В начале 30-х несколько ключевых фигур русского футуризма, стремясь оправдать свою молодость, выступили с отчетами об антибуржуазном прошлом движения, и пронизанный славяно-азийскими историософскими обобщениями «Полутораглазый стрелец» Бенедикта Лившица встал в ряд с простеньким мемуаром «Наш выход» Алексея Крученых, чей сервилизм выдался слишком испуганным, чтоб просочиться в уважавшую ненаигранный пафос печать (дивное диво — этот же человек взорвал некогда воздух роскошными стихами и декларациями).

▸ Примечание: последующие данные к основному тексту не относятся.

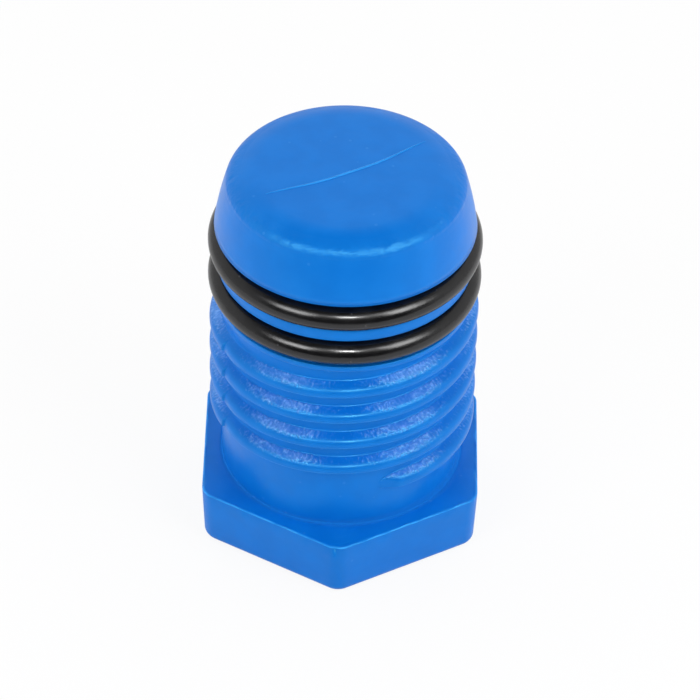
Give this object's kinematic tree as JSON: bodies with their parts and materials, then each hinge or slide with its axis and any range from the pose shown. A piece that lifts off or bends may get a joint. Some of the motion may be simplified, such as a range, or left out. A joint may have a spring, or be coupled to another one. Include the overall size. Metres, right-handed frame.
{
  "type": "pipe test plug",
  "caption": "Moulded plastic plug with a hexagonal head, a coarse male thread and a blunt nose carrying rubber O-rings, used to close a pipe outlet for a pressure test.",
  "frame": {"origin": "centre of the flat underside of the hexagonal head, on the plug's axis", "axes": "+Z along the plug's axis from the head to the nose; two corners of the hexagon lie on -Y and +Y, two flats face -X and +X"},
  "size_m": [0.0218, 0.0248, 0.033],
  "materials": {
    "blue_plastic": "moulded, satin, with coarse flanks on the thread",
    "black_rubber": "smooth, slightly oiled"
  },
  "bodies": {
    "root": {"plug_body": "blue_plastic", "upper_o_ring": "black_rubber", "lower_o_ring": "black_rubber"}
  },
  "joints": []
}
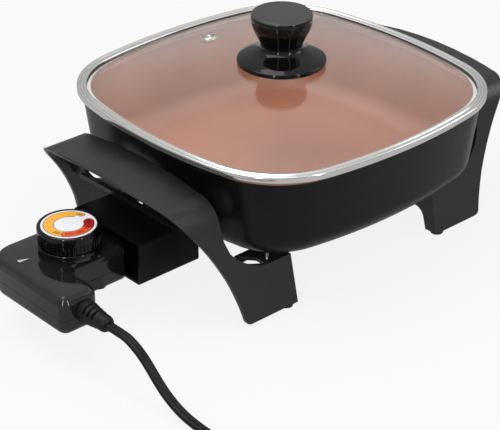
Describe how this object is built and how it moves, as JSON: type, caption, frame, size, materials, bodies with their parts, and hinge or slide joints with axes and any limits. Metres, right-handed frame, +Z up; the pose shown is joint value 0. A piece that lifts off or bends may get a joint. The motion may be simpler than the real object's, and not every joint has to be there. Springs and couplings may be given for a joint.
{
  "type": "electric skillet",
  "caption": "Square electric skillet with a loose glass lid, two moulded leg handles and a plug-in temperature control on a coiled cord.",
  "frame": {"origin": "on the table, under the middle of the object's box without the free cord", "axes": "+Z up, +X from the temperature control through the pan to the far handle, +Y across the pan towards the vent of the lid"},
  "size_m": [0.543, 0.4296, 0.1924],
  "materials": {
    "cast_coating": "satin non-stick coating on a die-cast pan",
    "nickel": "nickel-plated steel",
    "ceramic": "steatite, matt",
    "moulded_black": "moulded phenolic, fine matt texture",
    "zinc_plate": "zinc-plated steel",
    "rubber": "matt",
    "glass": "clear tempered",
    "stainless": "polished stainless",
    "gloss_black": "high gloss",
    "silicone": "matt",
    "brass": "bright",
    "face_print": "printed disc, satin",
    "cord_black": "flexible PVC, satin"
  },
  "bodies": {
    "base": {"pan": "cast_coating", "heating_element": "nickel", "sensor_well": "nickel", "terminal_pin_near": "nickel", "terminal_pin_far": "nickel", "terminal_insulator_near": "ceramic", "terminal_insulator_far": "ceramic", "terminal_shroud": "moulded_black", "far_side_handle": "moulded_black", "probe_side_handle": "moulded_black", "handle_screw_1": "zinc_plate", "handle_screw_2": "zinc_plate", "handle_screw_3": "zinc_plate", "handle_screw_4": "zinc_plate", "foot_1": "rubber", "foot_2": "rubber", "foot_3": "rubber", "foot_4": "rubber", "shroud_screw_near": "zinc_plate", "shroud_screw_far": "zinc_plate"},
    "lid": {"lid_glass": "glass", "lid_rim": "stainless", "vent_grommet": "stainless", "lid_knob": "gloss_black", "knob_gasket": "silicone", "knob_washer": "stainless", "knob_screw": "stainless"},
    "dial": {"dial_knob": "gloss_black", "dial_face": "face_print", "adjusting_shaft": "nickel"},
    "control": {"probe_upper_shell": "gloss_black", "probe_lower_shell": "gloss_black", "plug_block": "moulded_black", "contact_sleeve_near": "brass", "contact_sleeve_far": "brass", "sensor_stem": "nickel", "thermostat_frame": "zinc_plate", "contact_blade": "brass", "housing_screw_1": "zinc_plate", "housing_screw_2": "zinc_plate", "housing_screw_3": "zinc_plate", "strain_relief": "cord_black", "cord_run": "cord_black", "cord_coil": "cord_black", "cord_tie": "rubber", "plug_body": "cord_black", "plug_blade_near": "nickel", "plug_blade_far": "nickel"}
  },
  "joints": [
    {"name": "lid_lift", "type": "slide", "parent": "base", "child": "lid", "axis": [0, 0, 1], "range_m": [0, 0.12]},
    {"name": "control_pull", "type": "slide", "parent": "base", "child": "control", "axis": [-1, 0, 0], "range_m": [0, 0.1]},
    {"name": "dial_turn", "type": "hinge", "parent": "control", "child": "dial", "pos_m": [-0.1775, 0, 0.07], "axis": [0, 0, 1], "range_deg": [-149, 161]}
  ]
}
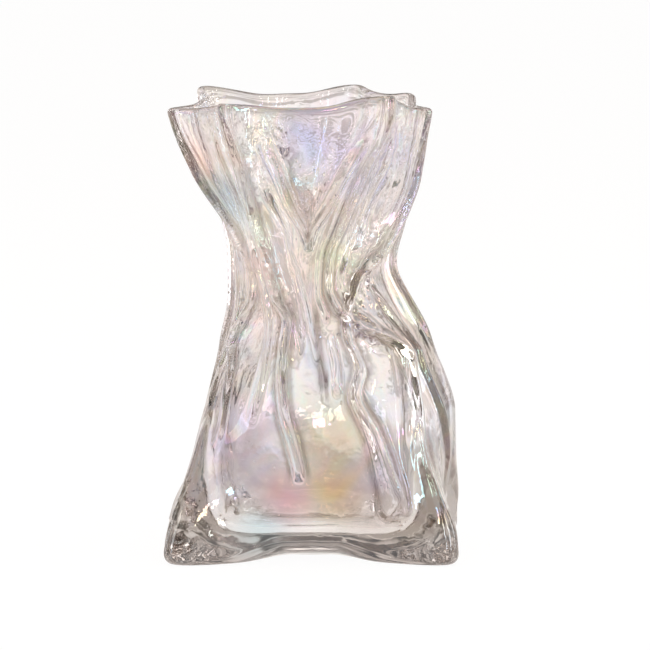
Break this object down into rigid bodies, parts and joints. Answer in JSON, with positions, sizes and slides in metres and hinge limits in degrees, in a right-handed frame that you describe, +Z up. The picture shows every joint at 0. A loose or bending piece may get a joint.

Книга крайнего футуриста Зданевича, крохотным тиражом опубликованная парижским издательством в марте 1930-го и спустя 65 лет в столь же мизерном числе экземпляров перепечатанная небогатым московским энтузиастом, по мнению комментатора, с которым мы солидарны, должна быть прочитана как аллегория восхождения и гибели будетлянства, развернутая у кавказских отрогов и близ снежных вершин, в окружении старцев, разбойников, красавиц, сокровищ и кретинов, распевающих нечленораздельные песни. Главным преимуществом автора-эмигранта перед теми, кого он оставил в Москве и Тифлисе, оказалась свобода от исповедального покаяния, и он употребил ее на создание волшебной, как заговор колдуна, прозы, коей почти первобытная баснословность изложена речным и глубоким, промывающим зрение языком. Ничего подобного до Ильязда в русской литературе не было, так что пессимистический роман о падении левого искусства не с чем сравнить, разве с иными прозрачными тканями Хлебникова, тоже сочетавшего авангард и архаику. «Восхищение», вероятно, навсегда разминулось с известностью, и причиной тому не эзотеричность романа, но бездарность русских оценщиков и пропагандистов. Любителей зрелого Джойса, умеющих получить от «Улисса» и тем паче «Поминок» нелицемерное удовольствие, вовсе не миллионы, а стражи английского слова, критики и профессора, хладнокровно ставят ирландца, не смущаясь его герметизмом, на первое место в столетии… Известие о самоубийстве Маяковского Зданевич получил через несколько дней после выхода книги.